TRIPOLI/BENGHAZI (Reuters) - Libyans are celebrating their first free national election in 60 years after defying violence to turn out for a poll widely seen as drawing a line under Muammar Gaddafi's dictatorship.
Revelers lit the night sky over the capital Tripoli with fireworks while in the eastern city of Benghazi, scene of anti-poll protests by those wanting more autonomy, people celebrated by firing rocket-propelled grenades in the direction of the sea.
Even in Gaddafi's hometown of Sirte, which saw some of the worst fighting and damage in last year's NATO-backed uprising to end his 42-year rule, there was relief that the vote on Saturday had gone smoothly.
"Allahu akbar (God is greatest), this is the freedom era - for the first time Sirte is free," chanted a local woman as she celebrated with her family.
One man was shot dead by a security guard on Saturday as he tried to steal a ballot box in the eastern town of Ajdabiya. Another was killed in gunfire in a clash between protesters and backers of the poll in Benghazi, cradle of last year's uprising.
But as voting closed around the country, officials said 98 percent of poll centers had opened at some point during the day for the ballot for a 200-member assembly that will name a prime minister and pave the way for parliamentary elections in 2013.
The election commission said after voting ended that 1.6 million of some 2.8 million registered voters had cast their ballots, a turnout of just under 60 percent.
Asked at a news conference when results would be published, commission chairman Nuri Al-Abbar said they would start to emerge on Monday but added: "The first winner is the Libyan people."
Candidates with Islamist agendas dominate the field of more than 3,700 hopefuls, suggesting Libya will be the next Arab Spring country - after Egypt and Tunisia - to see religious parties secure a grip on power.
The publication of results could yet be a potential flashpoint if rival factions dispute the outcome in a country still awash with arms from its civil war.
In Benghazi, protesters stormed a polling station just after voting started and set fire to hundreds of ballot slips in a public square in a bid to undermine the election's credibility.
"There wasn't enough security at the station to stop the attackers," Nasser Zwela, 28, told Reuters. At least four voting centers were the scenes of tense standoffs between anti-poll protesters and armed locals seeking to prevent any disruption.

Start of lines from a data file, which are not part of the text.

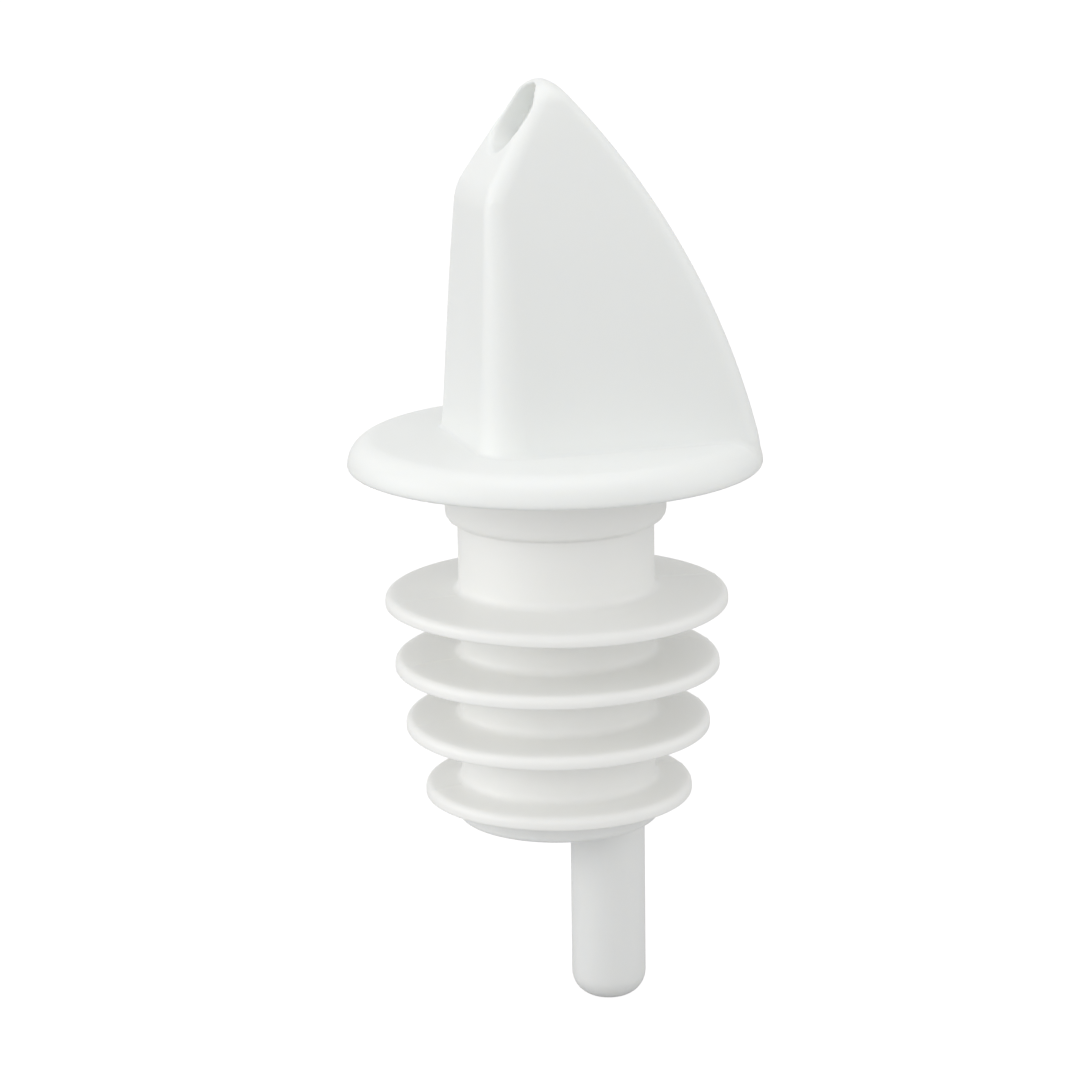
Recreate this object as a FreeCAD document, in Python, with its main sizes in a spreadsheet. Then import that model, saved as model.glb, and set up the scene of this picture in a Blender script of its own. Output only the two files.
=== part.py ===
import FreeCAD, Part
import math
import os
import Sketcher

# Liquor pour spout: a hooded pouring head on a round flange, a spigot core pressed into it,
# a breather tube carried by the core, and a soft finned stopper that the core turns in.
# Frame: +Z up the stem axis, origin where the axis meets the flange's underside, which is the
# plane of the bottle's lip. The pour slot faces -X and the hood's curved back ridge faces +X.

SHEET_NAME = "Sizes"
SIZES = {
    # flange of the head
    "flange_radius": 17.1,
    "flange_thickness": 2.4,
    "flange_edge_round": 2.2,
    "flange_skirt_flare": 0.15,
    # outside of the hood
    "hood_height": 31.1,
    "hood_front": 7.93,
    "hood_front_bend": 6.59,
    "hood_bend_height": 22.42,
    "hood_tip_front": 1.15,
    "hood_tip_back": -0.38,
    "hood_back_base": 16.32,
    "hood_back_round": 61.71,
    "hood_crown_shift": 12.0,
    "hood_half_width_base": 7.95,
    "hood_half_width_tip": 2.65,
    "hood_side_round": 94.6,
    "hood_corner_round": 2.2,
    "hood_tip_corner_round": 1.2,
    "hood_bend_round": 1.6,
    "hood_back_corner_round": 0.8,
    "hood_back_tip_round": 0.2,
    # how far the hood's side and front views run past its faces before they are combined
    "hood_clear_reach": 34.0,
    "hood_clear_width": 68.0,
    # inside of the hood
    "hood_wall": 1.3,
    "hood_tip_wall": 1.5,
    # pour slot through the sloping front
    "slot_half_width": 2.15,
    "slot_side_low": 26.9,
    "slot_side_high": 28.5,
    "slot_end_round": 2.3,
    # spigot core
    "disc_radius": 15.0,
    "disc_thickness": 1.2,
    "collar_recess_radius": 9.3,
    "collar_recess_depth": 0.25,
    "spigot_radius": 6.6,
    "spigot_bore_radius": 5.8,
    "lip_radius": 8.4,
    "lip_top": 27.85,
    "lip_bottom": 29.66,
    "lip_round": 0.45,
    "floor_thickness": 1.4,
    "port_radius": 5.2,
    "port_edge": 2.0,
    # breather tube
    "breather_offset": 4.2,
    "tail_radius": 3.1,
    "tail_bottom": 46.2,
    "tail_end_round": 2.3,
    "shank_radius": 1.55,
    "shank_top": 21.5,
    "breather_bore_radius": 0.9,
    "vent_radius": 0.6,
    "vent_depth": 3.0,
    "shank_clearance": 0.03,
    # stopper sleeve
    "stem_radius": 8.0,
    "turning_clearance": 0.05,
    "end_clearance": 0.05,
    "collar_radius": 9.0,
    "collar_bottom": 4.6,
    "collar_round": 0.9,
    "fin_rim_thickness": 1.05,
    "fin_root_thickness": 1.35,
    "fin_rim_round": 0.3,
    "fin_inner_radius": 7.3,
    "fin_a_radius": 14.0,
    "fin_a_bottom": 11.62,
    "fin_b_radius": 13.3,
    "fin_b_bottom": 16.93,
    "fin_c_radius": 12.5,
    "fin_c_bottom": 22.12,
    "fin_d_radius": 11.0,
    "fin_d_bottom": 27.7,
}
FIN_LETTERS = "abcd"
VERTICAL_AXIS = -2
HORIZONTAL_AXIS = -1
START_POINT = 1
END_POINT = 2
SAME_PLACE = 1e-4


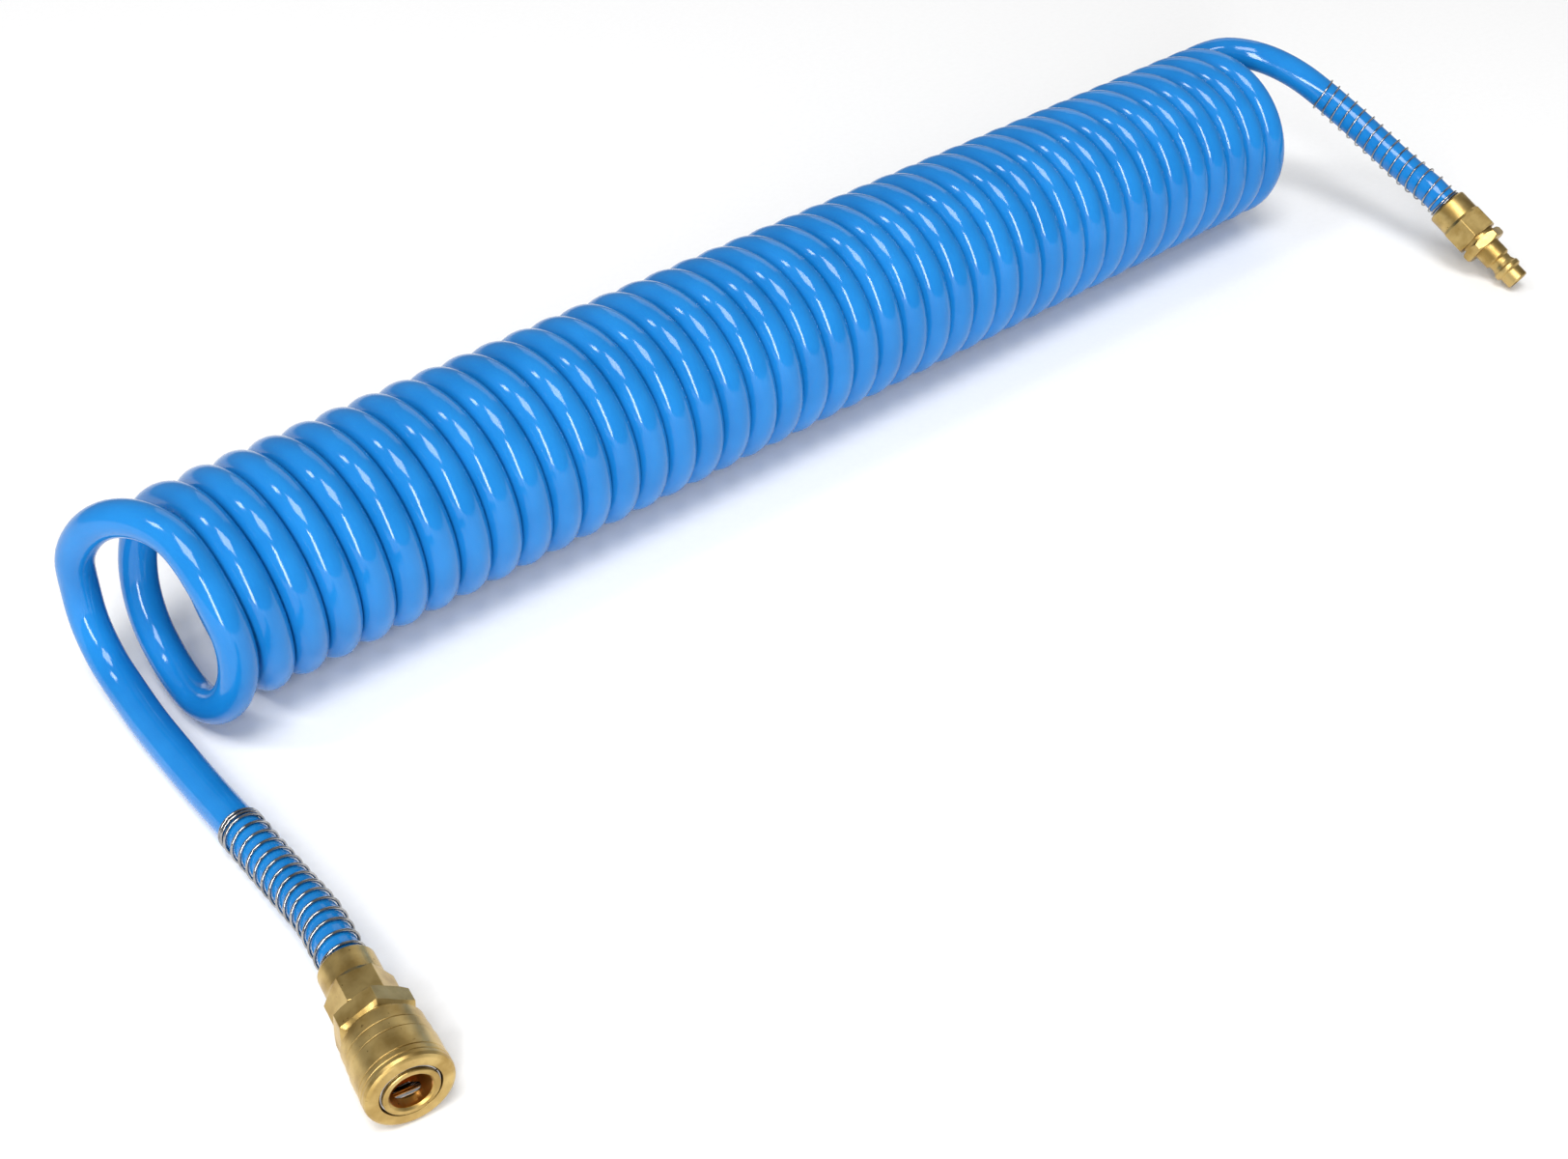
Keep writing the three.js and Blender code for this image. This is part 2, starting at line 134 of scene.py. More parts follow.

Supporters of the NATO-backed uprising that overthrew Gaddafi dismissed suggestions that the violence showed the election lacked legitimacy.
"Just one year ago, Libyans were still fighting against a brutal tyrant," said British Foreign Secretary William Hague, whose government was a main player in the conflict.
"Today marks a further milestone towards realizing Libyans' ambitions for a peaceful, stable, prosperous and democratic country," said Hague.
Yet many easterners remain angry the east has been allotted only 60 seats in the assembly compared with 102 for the west and have vowed to keep up their fight for greater national representation.
"We don't have a law to control political parties, we don't have a constitution yet. How can they consider this a legitimate congress?" said 25-year-old student Abdelwahab Al-Ghazali.
On Friday, armed groups shut off half of Libya's oil exports to press demands for greater representation in the assembly. At least three major oil-exporting terminals were affected.
Analysts say it is hard to predict the political make-up of the new assembly, but parties and candidates professing an attachment to Islamic values dominate and very few are running on an exclusively secular ticket.
The Justice and Construction offshoot of Libya's Muslim Brotherhood is tipped to do well, as is al-Watan, the party of former CIA detainee and Islamist insurgent Abdel Hakim Belhadj.